Second, we exclude the attribute gender from the dataset and compute measures once more.

In [55]:
baseline = pd.concat((np.round(pd.Series(consistency, name='Consistency'),3),np.round(pd.Series(generalized_entropy, name='GEE'),3)),1)
baseline.index = dataset
baseline

Unnamed: 0,Consistency,GEE
German_all_attributes,0.746,0.094
German_excl_Personal_status_and_sex,0.743,0.095
German_excl_Age_in_years,0.746,0.093


## Group Fairness

**Group fairness metrics**:
- Statistical parity difference
- Disparate impact
- Equal opportunity difference
- Average odds difference

In [152]:
dataset_name = 'German' 
prot1 =  'Personal_status_and_sex' 
prot2 = 'Age_in_years' 
target = 'Creditworthiness' 
pos_label = 0

# initialize objects
dataset = [] # scenario
stat_par = [] 
disp_im = []
eq_opp = []
ave_odds = []

In [153]:
# preprocess data following aif360.sklearn instructions
X,y = standardize_dataset(df,prot_attr=[prot1,prot2],target=target)
y = y.astype('float')

age_in_years = df.Age_in_years * (df_raw.Age_in_years.max() - df_raw.Age_in_years.min()) + df_raw.Age_in_years.min()
X['Age_in_years'] = age_in_years.values
X.Age_in_years = np.where(X.Age_in_years>25,int(0),int(1)) # only for German credit

model = LogisticRegression(max_iter=1000,random_state=1)
model.fit(X,y)
y_pred = model.predict(X)

We compute the four group fairness measures by setting `prot_attr` parameter to the index of the protected attribute.

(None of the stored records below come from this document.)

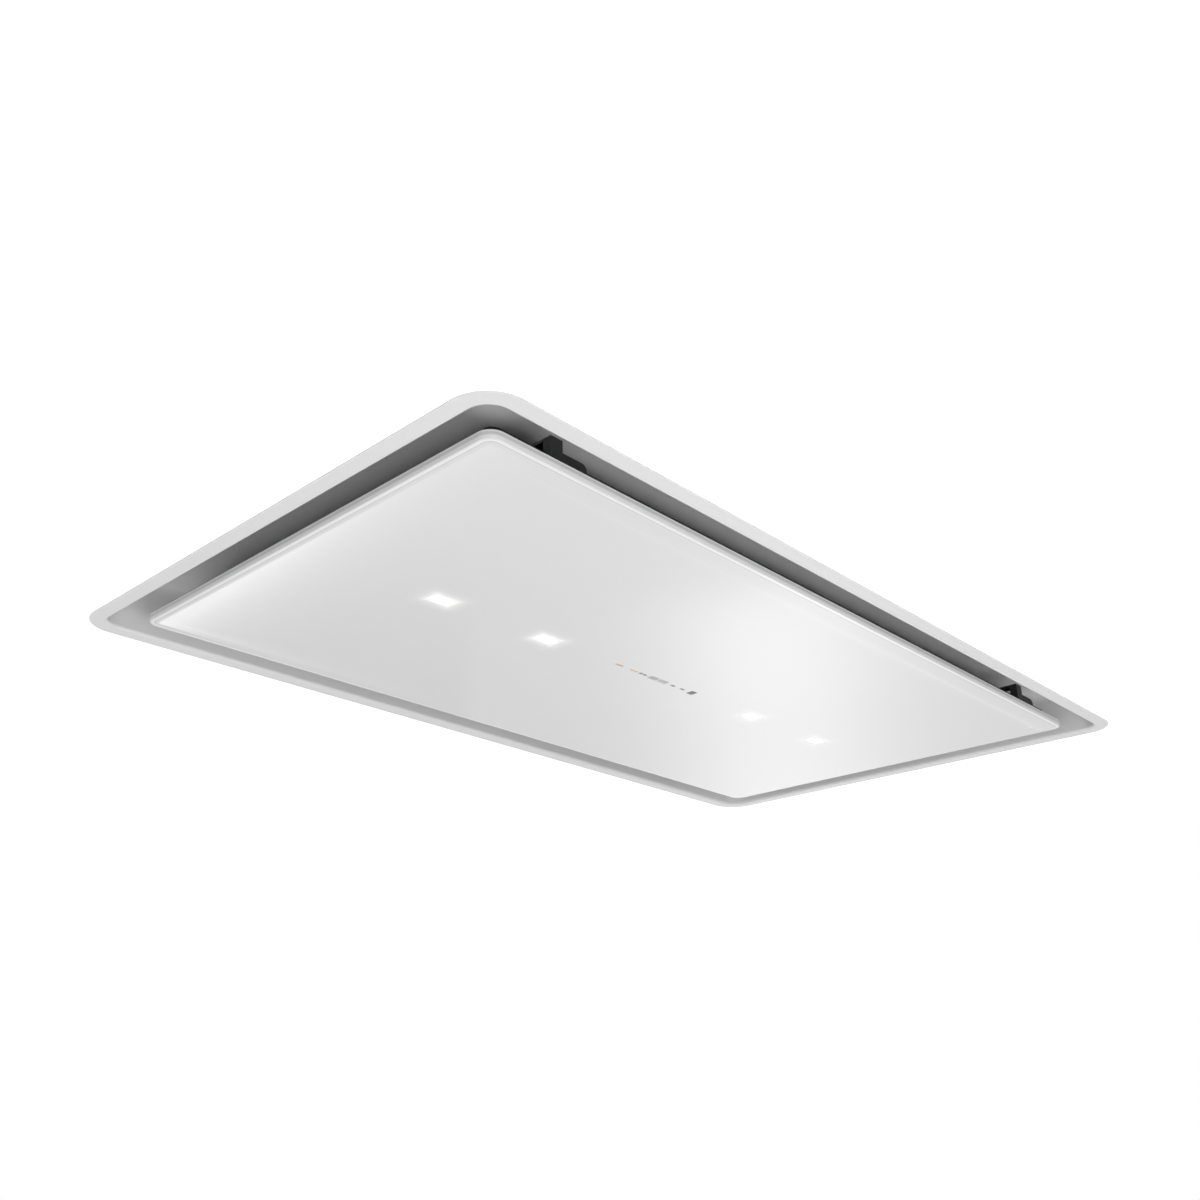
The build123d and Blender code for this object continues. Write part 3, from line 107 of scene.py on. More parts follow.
# painted highlights at two corners of the glass: middle, radius and strength
LEFT_SPARK = ((-0.3975, 0.1965), 0.006, 1.0)
RIGHT_SPARK = ((0.192, -0.1855), 0.004, 0.7)
RIGHT_SPARK_SQUEEZE = 0.5                   # along the hood, so it comes out twice as long

# painted glow that the glass gives off by itself, though it is no lamp: round the lamps and at its
# left side
HALO_END = 0.05
HALO_FADE = (-0.1, 0.1)                     # weaker round the right pair of lamps
HALO_LEAST, HALO_GAIN = 0.4, 0.6
HALO_SHINE = 0.24
LEFT_SHINE = 0.13

# camera, solved on the outline of the flange
CAMERA_PLACE = (-0.83163, -0.67147, -0.38649)
CAMERA_AROUND, CAMERA_UP, CAMERA_ROLL = (math.radians(a) for a in (-45.184, -23.778, -0.077))
CAMERA_SENSOR, CAMERA_LENS = 36.0, 36.11    # these two in millimetres
CAMERA_SHIFT = 0.05

# stage
FLOOR_REACH = 4.5
FLOOR_GLOW, BOARD_GLOW_BELOW, BOARD_GLOW_ABOVE = 0.42, 1.0, 0.3
BOARD_BASE = 0.0001                         # the board's lower face, clear of the flange
CUT_OUT_HALF = (0.440, 0.2395)
SQUARE = ((-1, -1), (1, -1), (1, 1), (-1, 1))

# soft lamps: name, place, the point they face, length and height, watts, shown in gloss or not
STUDIO_LAMPS = (
    ("lamp_key", (-1.5, -0.6, -1.15), (0.0, 0.0, 0.0), (1.3, 0.5), 6.3, False),
    ("lamp_near", (-0.4, -1.35, -1.1), (0.0, 0.0, 0.0), (1.2, 0.35), 9.0, False),
    ("lamp_top", (-1.2, -1.9, 2.2), (0.0, 0.0, 0.1), (1.8, 1.8), 30.0, True),
    ("lamp_back", (1.8, 1.9, 1.7), (0.0, 0.0, 0.1), (1.6, 1.6), 20.0, True),
)

# screen that the glass mirrors
SCREEN_DISTANCE = 4.7
SCREEN_HALF = 1.3
SCREEN_LOW, SCREEN_HIGH = -1.7, -0.65
SCREEN_FADE = (-1.65, -0.9)                 # brighter towards its foot
SCREEN_LEAST, SCREEN_GAIN = 0.56, 0.44

# touch marks: first bar's middle along and across, count, pitch, length, width, colour
TOUCH_MARKS = (
    (-0.0575, -0.0035, 1, 0.01, 0.0095, 0.0028, "warm"),
    (-0.0395, -0.0030, 2, 0.005, 0.0035, 0.0028, "warm"),
    (-0.0270, -0.0030, 2, 0.0055, 0.004, 0.0030, "grey"),
    (-0.0135, -0.0030, 5, 0.00225, 0.0012, 0.0065, "grey"),
    (-0.0005, -0.0030, 5, 0.00245, 0.0012, 0.0065, "grey"),
    (0.0200, -0.0025, 1, 0.01, 0.0055, 0.0026, "grey"),
    (0.0340, -0.0025, 1, 0.01, 0.0055, 0.0026, "grey"),
    (0.0488, -0.0025, 1, 0.01, 0.0080, 0.0080, "dark"),
)

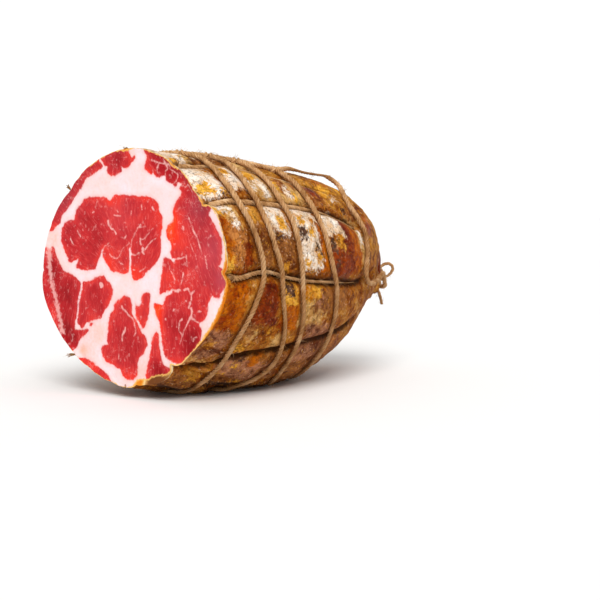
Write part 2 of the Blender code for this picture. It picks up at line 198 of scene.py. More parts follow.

First, we compute the metrics focusing on gender. `priv_group` is 1, i.e. males.

In [154]:
dataset.append('Personal_status_and_sex/female')
stat_par.append(statistical_parity_difference(y,y_pred,prot_attr=prot1,pos_label=pos_label,priv_group=1))
disp_im.append(disparate_impact_ratio(y,y_pred,prot_attr=prot1,pos_label=pos_label,priv_group=1))
eq_opp.append(equal_opportunity_difference(y,y_pred,prot1,pos_label=pos_label,priv_group=1))
ave_odds.append(average_odds_difference(y,y_pred,prot1,pos_label=pos_label,priv_group=1))

Second, we compute the metrics focusing on age. `priv_group` is 0, i.e. people older than 25 years old.

In [155]:
dataset.append('Age_in_years/young')
stat_par.append(statistical_parity_difference(y,y_pred,prot_attr=prot2,pos_label=pos_label,priv_group=0)) 
disp_im.append(disparate_impact_ratio(y,y_pred,prot_attr=prot2,pos_label=pos_label,priv_group=0))
eq_opp.append(equal_opportunity_difference(y,y_pred,prot_attr=prot2,pos_label=pos_label,priv_group=0))
ave_odds.append(average_odds_difference(y,y_pred,prot_attr=prot2,pos_label=pos_label,priv_group=0))

Finally, we merge the two.

In [156]:
pd.DataFrame(np.array([stat_par, disp_im, eq_opp, ave_odds]).T, 
             columns = ['Statistical Parity', 'Disparate Impact', 
             'Equal Opportunity', 'Average Odds'], index = dataset)

Unnamed: 0,Statistical Parity,Disparate Impact,Equal Opportunity,Average Odds
Personal_status_and_sex/female,-0.135297,0.834183,-0.056102,-0.131875
Age_in_years/young,-0.226453,0.773547,-0.104435,-0.30807